## REQUIREMENT
Find the string "with" in the listing and report every line that has it.

## SUPPLIED MATERIAL

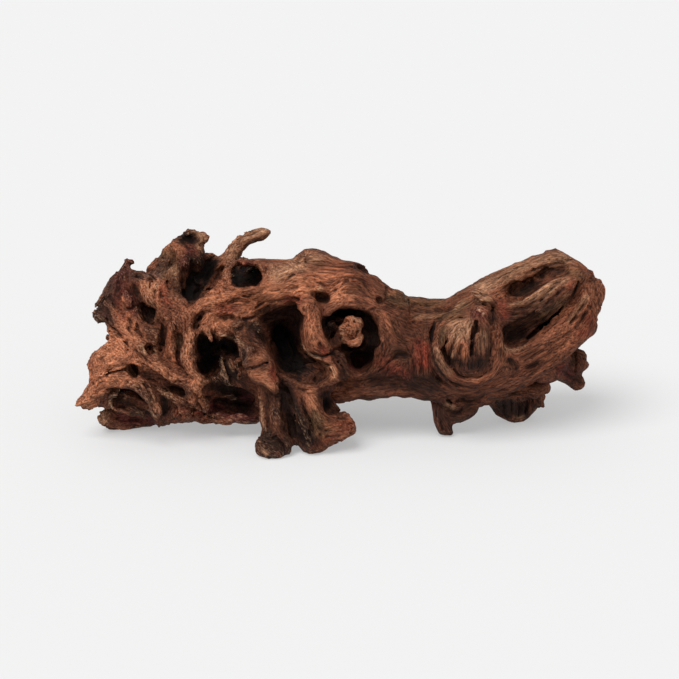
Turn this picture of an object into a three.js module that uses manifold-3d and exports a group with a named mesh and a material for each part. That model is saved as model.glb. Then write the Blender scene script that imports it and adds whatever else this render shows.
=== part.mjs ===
// Driftwood: one weathered root stump with worn hollows, knots and broken stubs, lying on its side.
//
// The wood is one solid, shaped the way a carver would: limbs of wood are laid on, hollows are cut out,
// and the loose ends are added last. Each stroke is a run of stations, [across, rise, near, radius] in mm,
// given as a viewer sees them who looks down on the wood a little: across to the right, rise up the view,
// and near towards the eye. The strokes are gathered in a field of distances, the field's surface is
// drawn as triangles, flat stretches are thinned out, and the feet are cut level where they stand.

import * as THREE from "three";
import { mergeVertices } from "three/addons/utils/BufferGeometryUtils.js";
import Module from "manifold-3d";

// Driving dimensions, in mm and degrees
const LOOK_DOWN = THREE.MathUtils.degToRad(20); // how far the viewer looks down
const EYE = 1130; // from the eye to the middle of the wood
const FLOOR = -55; // height of the floor below the middle of the wood
const REACH = { across: 166, rise: 76, near: 62 }; // half the block that the wood is carved from
const CELL = 2; // spacing of the field's samples
const TRIANGLE_COUNT = 11400;
const LONGEST_EDGE = 13;
const BARK_BROWN = 0x6b4433;

const wasm = await Module();
wasm.setup();

// Moves a station that is read off the view to its true place: nearer things look larger.
function station([across, rise, near, radius]) {
  const shrink = 1 - near / EYE;
  return [across * shrink, rise * shrink, near, radius * shrink];
}

// Stations all round an ellipse, at the depth that `near` gives for an angle.
function ring(across, rise, halfWidth, halfHeight, near, radius, count = 20) {
  return Array.from({ length: count + 1 }, (_, i) => {
    const turn = (i / count) * 2 * Math.PI;
    const x = across + halfWidth * Math.cos(turn);
    const y = rise + halfHeight * Math.sin(turn);
    return [x, y, near(x, y), radius];
  });
}

const add = (name, stations, how = {}) => ({ name, act: "add", stations, blend: 4, deep: 1, ...how });
const cut = (name, stations, how = {}) => ({ name, act: "cut", stations, blend: 2, deep: 1, ...how });

// The front of the trunk's round, for what lies on it
const trunkFront = (x, y) => Math.sqrt(Math.max(0, 31 ** 2 - (y + 4) ** 2));

const core = [
  add("core", [
    [-112, -4, -4, 27], [-88, 0, -6, 37], [-60, 0, -8, 40], [-30, 6, -8, 37], [0, 5, -4, 38], [17, 2, -2, 35.5],
    [31, -3, 0, 31], [54, -6.5, 0, 29.5], [74, -4, 0, 31.5], [92, 1, -1, 36], [108, 7, -2, 38], [123, 15, -3, 34.5],
    [133, 19, -3, 32], [142, 21, -3, 26],
  ], { deep: 0.9 }),
  add("upper strap", [
    [-104, 10, 18, 6], [-82, 20, 22, 10], [-60, 31, 18, 16], [-36, 34, 16, 15], [-12, 35, 14, 14],
    [8, 31, 14, 14], [22, 16, 14, 13],
  ], { blend: 5 }),
  add("crown bump", [[-20, 49, 4, 6.5], [-12, 46.5, 3, 7.5], [0, 42, 2, 8], [13, 38, 0, 8]], { blend: 3 }),
  add("back rim", [[-90, 39, -12, 10], [-78, 44.5, -14, 8], [-66, 43.5, -16, 7.5], [-52, 41, -14, 8]], { blend: 4 }),
  add("underside", [[-103, -39, -8, 10], [-80, -38, -8, 11], [-60, -38, -6, 11], [-44, -36, 0, 12]]),
  add("upper rim", [[98, 34, 6, 7], [112, 40, 6, 8], [126, 46, 4, 7.5], [136, 40, 2, 10], [148, 29, 0, 8]], { blend: 4 }),
  add("rear root", [[-50, -10, -24, 17], [-50, -30, -35, 12], [-48, -44, -41, 8]], { blend: 8 }),
];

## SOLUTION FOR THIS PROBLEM
Turn this picture of an object into a three.js module that uses manifold-3d and exports a group with a named mesh and a material for each part. That model is saved as model.glb. Then write the Blender scene script that imports it and adds whatever else this render shows.
// Driftwood: one weathered root stump with worn hollows, knots and broken stubs, lying on its side.